**Directions for this task:** From the listing below, pull out every line where the string "that" appears.
— Begin Records for this task —
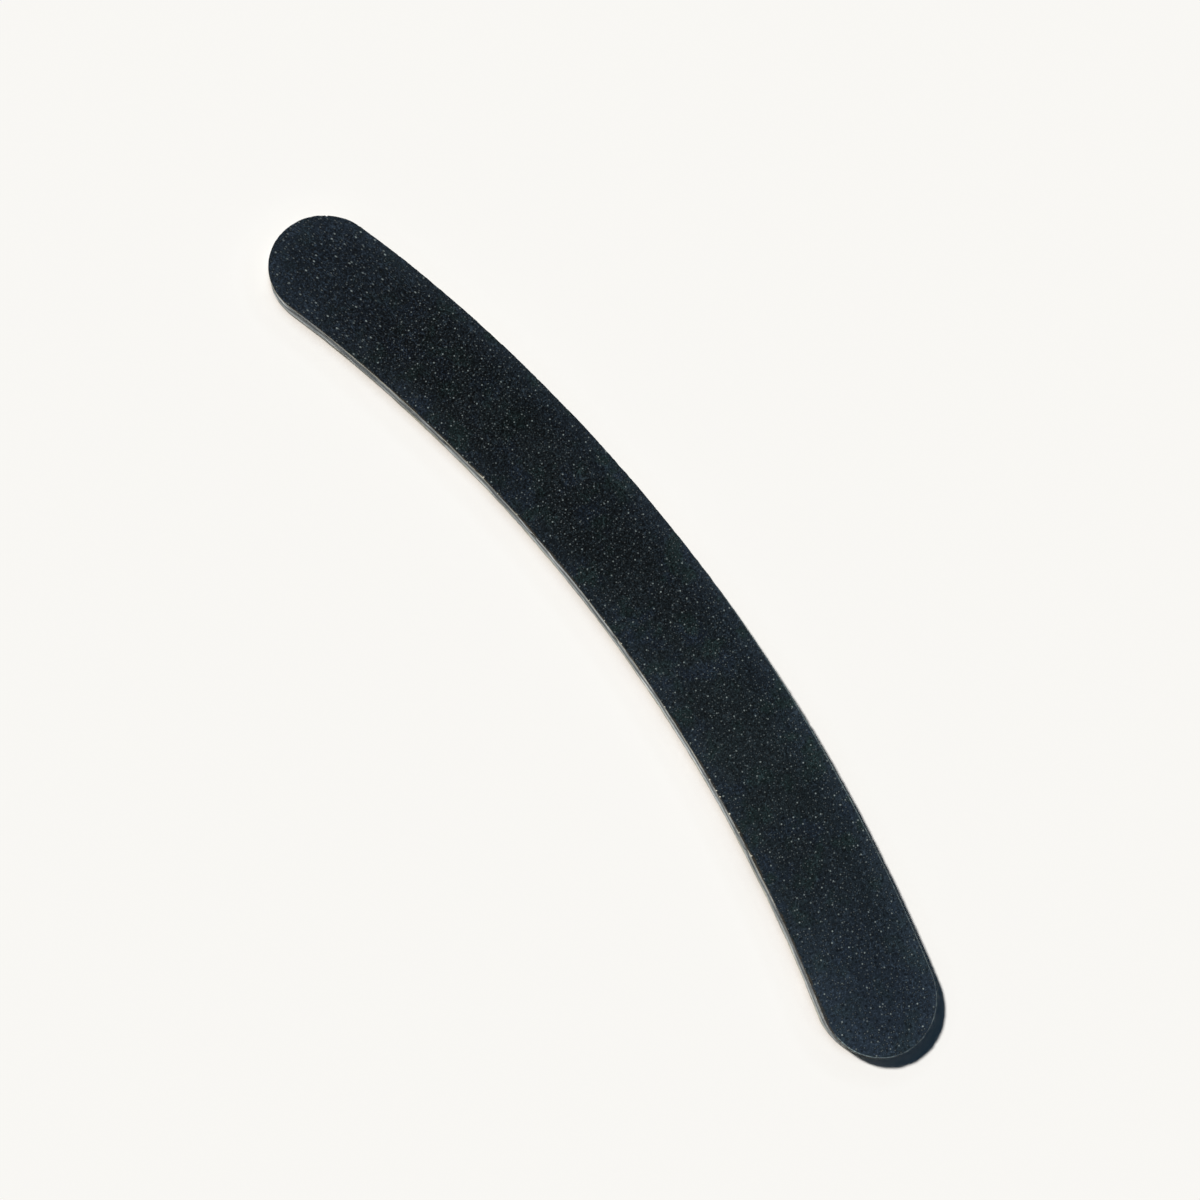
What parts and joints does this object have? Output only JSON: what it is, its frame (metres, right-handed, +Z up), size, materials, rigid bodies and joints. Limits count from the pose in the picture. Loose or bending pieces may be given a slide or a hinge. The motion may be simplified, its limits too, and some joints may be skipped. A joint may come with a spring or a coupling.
{
  "type": "emery board",
  "caption": "Curved emery board: a bent band with round ends, black abrasive paper on both faces over foam pads and a stiff core.",
  "frame": {"origin": "middle of the overall box, on the face that the board lies on", "axes": "+X along the chord, +Y towards the convex edge, +Z up through the layers"},
  "size_m": [0.178, 0.0314, 0.0039],
  "materials": {
    "abrasive_grit": "black silicon carbide grains, dry and finely sparkling",
    "bond_resin": "black cured resin",
    "backing_paper": "brown-black waterproof paper, die-cut edge",
    "adhesive_film": "clear to cream pressure-sensitive film",
    "foam": "pale grey closed-cell foam, matte",
    "core_film": "clear film",
    "core_plastic": "dark grey polystyrene, die-cut edge"
  },
  "bodies": {
    "root": {"bottom_grit_layer": "abrasive_grit", "bottom_bond_coat": "bond_resin", "bottom_backing_paper": "backing_paper", "bottom_adhesive_film": "adhesive_film", "bottom_foam_pad": "foam", "bottom_core_film": "core_film", "core_board": "core_plastic", "top_core_film": "core_film", "top_foam_pad": "foam", "top_adhesive_film": "adhesive_film", "top_backing_paper": "backing_paper", "top_bond_coat": "bond_resin", "top_grit_layer": "abrasive_grit"}
  },
  "joints": []
}
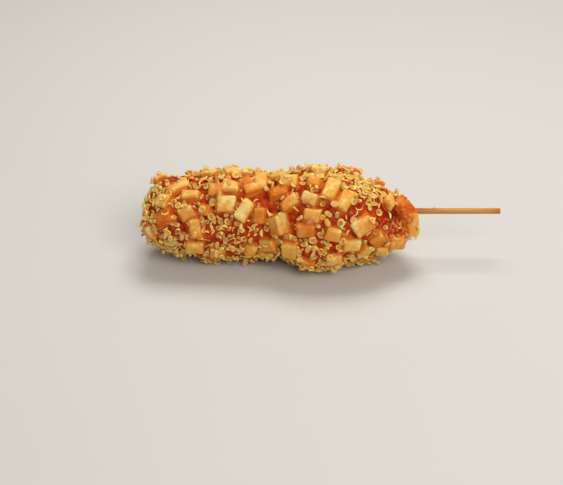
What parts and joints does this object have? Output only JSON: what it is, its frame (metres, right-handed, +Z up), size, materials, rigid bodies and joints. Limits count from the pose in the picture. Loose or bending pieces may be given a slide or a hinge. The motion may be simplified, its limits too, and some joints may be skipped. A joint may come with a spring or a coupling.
{
  "type": "potato corn dog on a skewer",
  "caption": "Sausage-shaped fried batter body on a thin bamboo skewer, crusted with diced potato and puffed quinoa; it lies on its side.",
  "frame": {"origin": "on the surface the corn dog lies on, under the middle of its bounding box", "axes": "+X along the skewer towards its free end, +Z up, +Y away from the side that is shown"},
  "size_m": [0.185, 0.0598, 0.0546],
  "materials": {
    "batter": "deep-fried batter, deep red-orange, rough and oily",
    "potato": "fried potato, pale gold with browned edges",
    "quinoa": "cooked and fried quinoa, translucent pale gold with cream germ rings",
    "bamboo": "dry bamboo, stained red-brown by the batter near the body"
  },
  "bodies": {
    "root": {"batter": "batter", "skewer": "bamboo", "potato_01": "potato", "potato_02": "potato", "potato_03": "potato", "potato_04": "potato", "potato_05": "potato", "potato_06": "potato", "potato_07": "potato", "potato_08": "potato", "potato_09": "potato", "potato_10": "potato", "potato_11": "potato", "potato_12": "potato", "potato_13": "potato", "potato_14": "potato", "potato_15": "potato", "potato_16": "potato", "potato_17": "potato", "potato_18": "potato", "potato_19": "potato", "potato_20": "potato", "potato_21": "potato", "potato_22": "potato", "potato_23": "potato", "potato_24": "potato", "potato_25": "potato", "potato_26": "potato", "potato_27": "potato", "potato_28": "potato", "potato_29": "potato", "potato_30": "potato", "potato_31": "potato", "potato_32": "potato", "potato_33": "potato", "potato_34": "potato", "potato_35": "potato", "potato_36": "potato", "potato_37": "potato", "potato_38": "potato", "potato_39": "potato", "potato_40": "potato", "potato_41": "potato", "potato_42": "potato", "potato_43": "potato", "potato_44": "potato", "potato_45": "potato", "potato_46": "potato", "potato_47": "potato", "potato_48": "potato", "potato_49": "potato", "potato_50": "potato", "potato_51": "potato", "potato_52": "potato", "potato_53": "potato", "potato_54": "potato", "potato_55": "potato", "potato_56": "potato", "potato_57": "potato"}
  },
  "joints": []
}
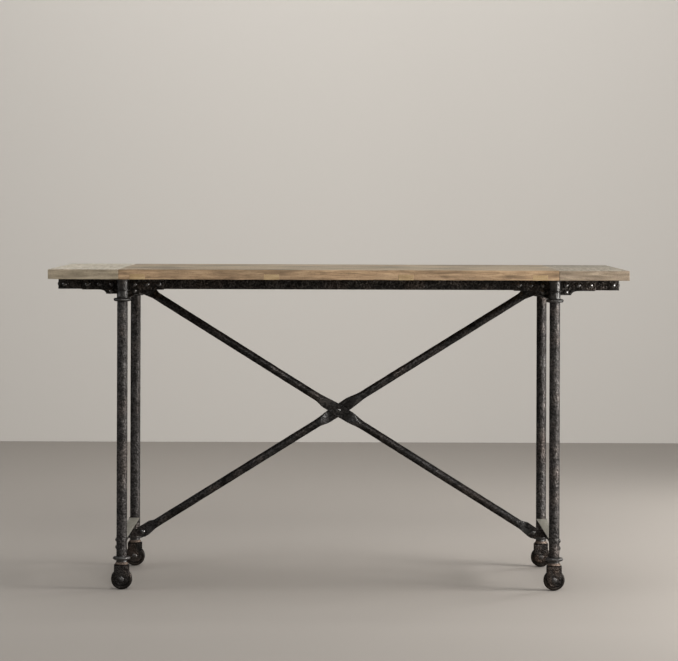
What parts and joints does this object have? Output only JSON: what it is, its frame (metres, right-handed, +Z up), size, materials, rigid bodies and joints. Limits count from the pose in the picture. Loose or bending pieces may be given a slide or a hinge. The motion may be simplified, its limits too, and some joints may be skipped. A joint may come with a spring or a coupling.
{
  "type": "work table",
  "caption": "Plank-topped work table with breadboard ends on a riveted iron frame, with tube legs, a crossed brace and swivel casters.",
  "frame": {"origin": "on the floor, under the centre of the table top", "axes": "+X along the length to the right, +Y from the front to the back, +Z up"},
  "size_m": [1.372, 0.61, 0.765],
  "materials": {
    "plank_wood": "weathered, unvarnished",
    "breadboard_wood": "bleached, weathered",
    "batten_wood": "sawn",
    "frame_iron": "blackened, cast texture",
    "fastener_iron": "blackened, worn on the domes",
    "leg_iron": "blackened, worn",
    "brace_iron": "blackened, hammered",
    "rusted_iron": "brown rust",
    "fork_iron": "blackened, rust-brown in places",
    "wheel_iron": "blackened"
  },
  "bodies": {
    "table": {"plank_1": "plank_wood", "plank_2": "plank_wood", "plank_3": "plank_wood", "plank_4": "plank_wood", "breadboard_left": "breadboard_wood", "breadboard_right": "breadboard_wood", "batten_1": "batten_wood", "batten_2": "batten_wood", "batten_3": "batten_wood", "batten_4": "batten_wood", "front_rail": "frame_iron", "back_rail": "frame_iron", "left_end_rail": "frame_iron", "right_end_rail": "frame_iron", "corner_plates": "frame_iron", "leg_bracket_front_left": "frame_iron", "leg_bracket_front_right": "frame_iron", "leg_bracket_back_left": "frame_iron", "leg_bracket_back_right": "frame_iron", "crossbar_left": "frame_iron", "crossbar_right": "frame_iron", "corner_bolts": "fastener_iron", "bracket_rivets": "fastener_iron", "stretcher_rivets": "fastener_iron", "lug_rivets": "fastener_iron", "brace_bolts": "fastener_iron", "brace_nuts": "fastener_iron", "rail_screws": "fastener_iron", "batten_screws": "fastener_iron", "leg_front_left": "leg_iron", "leg_front_right": "leg_iron", "leg_back_left": "leg_iron", "leg_back_right": "leg_iron", "leg_foot_front_left": "leg_iron", "leg_foot_front_right": "leg_iron", "leg_foot_back_left": "leg_iron", "leg_foot_back_right": "leg_iron", "side_stretcher_left": "leg_iron", "side_stretcher_right": "leg_iron", "brace_front": "brace_iron", "brace_rear": "brace_iron", "brace_lug_upper_left": "brace_iron", "brace_lug_upper_right": "brace_iron", "brace_lug_lower_left": "brace_iron", "brace_lug_lower_right": "brace_iron", "swivel_races": "rusted_iron"},
    "swivel_front_left": {"caster_fork_front_left": "fork_iron", "caster_axle_front_left": "fork_iron"},
    "wheel_front_left": {"caster_wheel_front_left": "wheel_iron"},
    "swivel_front_right": {"caster_fork_front_right": "fork_iron", "caster_axle_front_right": "fork_iron"},
    "wheel_front_right": {"caster_wheel_front_right": "wheel_iron"},
    "swivel_back_left": {"caster_fork_back_left": "fork_iron", "caster_axle_back_left": "fork_iron"},
    "wheel_back_left": {"caster_wheel_back_left": "wheel_iron"},
    "swivel_back_right": {"caster_fork_back_right": "fork_iron", "caster_axle_back_right": "fork_iron"},
    "wheel_back_right": {"caster_wheel_back_right": "wheel_iron"}
  },
  "joints": [
    {"name": "swivel_front_left", "type": "hinge", "parent": "table", "child": "swivel_front_left", "pos_m": [-0.5155, -0.2246, 0.06], "axis": [0, 0, 1], "continuous": true},
    {"name": "roll_front_left", "type": "hinge", "parent": "swivel_front_left", "child": "wheel_front_left", "pos_m": [-0.5155, -0.2246, 0.0254], "axis": [0, 1, 0], "continuous": true},
    {"name": "swivel_front_right", "type": "hinge", "parent": "table", "child": "swivel_front_right", "pos_m": [0.5155, -0.2246, 0.06], "axis": [0, 0, 1], "continuous": true},
    {"name": "roll_front_right", "type": "hinge", "parent": "swivel_front_right", "child": "wheel_front_right", "pos_m": [0.5155, -0.2246, 0.0254], "axis": [0, 1, 0], "continuous": true},
    {"name": "swivel_back_left", "type": "hinge", "parent": "table", "child": "swivel_back_left", "pos_m": [-0.5155, 0.2246, 0.06], "axis": [0, 0, 1], "continuous": true},
    {"name": "roll_back_left", "type": "hinge", "parent": "swivel_back_left", "child": "wheel_back_left", "pos_m": [-0.5155, 0.2246, 0.0254], "axis": [0, 1, 0], "continuous": true},
    {"name": "swivel_back_right", "type": "hinge", "parent": "table", "child": "swivel_back_right", "pos_m": [0.5155, 0.2246, 0.06], "axis": [0, 0, 1], "continuous": true},
    {"name": "roll_back_right", "type": "hinge", "parent": "swivel_back_right", "child": "wheel_back_right", "pos_m": [0.5155, 0.2246, 0.0254], "axis": [0, 1, 0], "continuous": true}
  ]
}
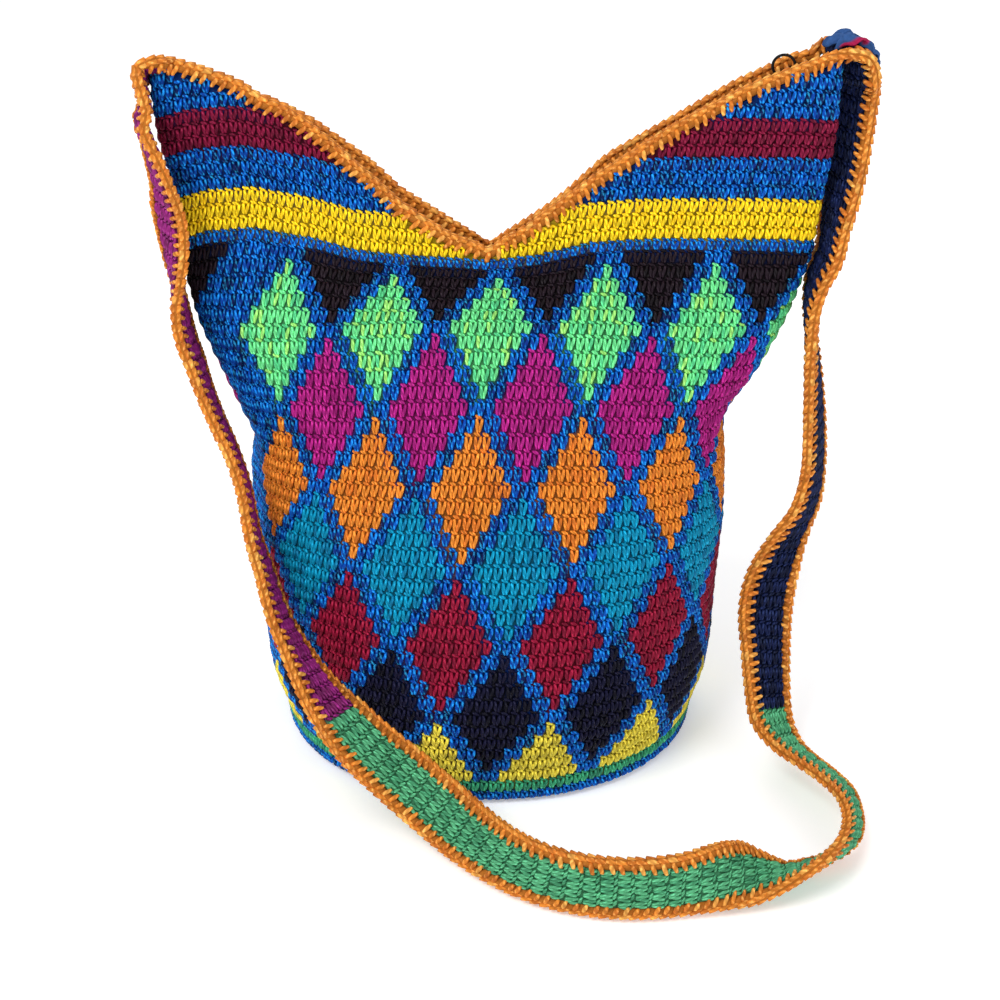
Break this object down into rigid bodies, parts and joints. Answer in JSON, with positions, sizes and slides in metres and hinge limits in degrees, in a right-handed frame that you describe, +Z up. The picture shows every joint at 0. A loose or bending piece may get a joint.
— End Records for this task —
**Right answer:**
  "frame": {"origin": "middle of the overall box, on the face that the board lies on", "axes": "+X along the chord, +Y towards the convex edge, +Z up through the layers"},
  "frame": {"origin": "on the surface the corn dog lies on, under the middle of its bounding box", "axes": "+X along the skewer towards its free end, +Z up, +Y away from the side that is shown"},
Break this object down into rigid bodies, parts and joints. Answer in JSON, with positions, sizes and slides in metres and hinge limits in degrees, in a right-handed frame that you describe, +Z up. The picture shows every joint at 0. A loose or bending piece may get a joint.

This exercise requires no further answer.